Tu, a naturalized citizen who came here 15 years ago, is "somebody who understands the value of taking advantage of this opportunity" for legal status, Ezell said.

Half Over

So far, the yearlong amnesty program, now slightly more than half over, has attracted applications from only 15,514 Asian-Pacific people in the service's western region, only 2.7% of total applications.

"Most of the people, they probably don't understand what's going on, what is amnesty all about. And another problem is the language problem," said Tu, who speaks Cantonese and Mandarin. "They know there's an amnesty program, but they don't know if they qualify or not. That's why they're afraid. . . ."

Tu, until recently an INS inspector at Los Angeles International Airport, will work with newly appointed Los Angeles district office coordinator Susan Kim, a Korean native who had worked at a local legalization office, and longtime INS employee Sue S.K. Lau Choy, outreach coordinator for the San Francisco district office.

By Dec. 1, amnesty instructions now printed in Spanish and English will have been translated into eight Pacific Rim languages, from Tongan to Japanese.

Coordinated by Tu, and at the request of any Asian community or church group, the INS will send its vans "into Chinatown . . . into Koreatown . . . into little Tokyo, the Filipino community," said INS District Director Ernest Gustafson.

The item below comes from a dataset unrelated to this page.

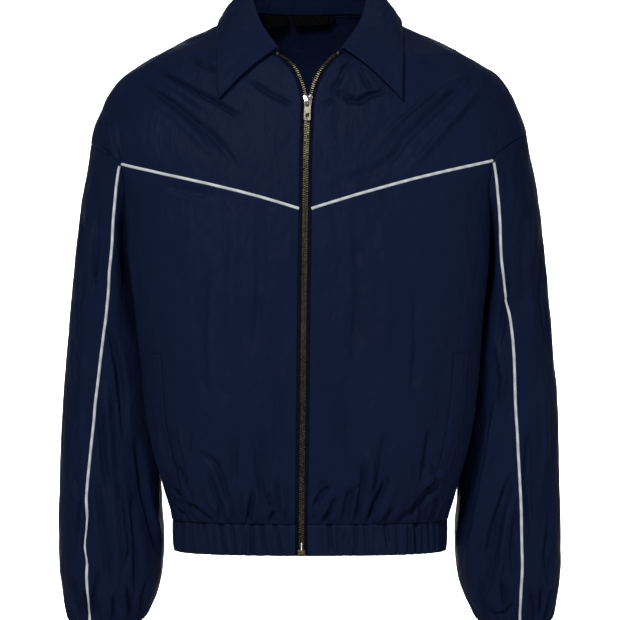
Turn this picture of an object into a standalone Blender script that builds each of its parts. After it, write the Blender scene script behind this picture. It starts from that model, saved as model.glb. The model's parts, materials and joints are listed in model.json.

Filipinos and Thais constitute the largest eligible groups, followed by Koreans, Taiwanese, and 30 other nationalities. Officials estimate as many as 40,000 Asian and Pacific Islanders in Los Angeles alone are eligible for legalization under the 1986 immigration law.

Stewart Kwoh, director of the Asian Pacific American Legal Center of Southern California, said his group had met with INS officials months ago to suggest such efforts be made in "culturally sensitive and appropriate language methods."

"We contributed to encouraging them to do outreach," especially document translation, and "although local officials were sympathetic, national (office of the INS) said no," said Kwoh, whose agency did translate some of the amnesty documents for the INS.

"I think it will help if they can do it appropriately," he said, although he mused that the vans might prompt people "to think it's a raid."

"Time is short," he added. "I'm glad they've assigned this, but I do think because of the shortness of time, an extension of the (May) deadline would be appropriate."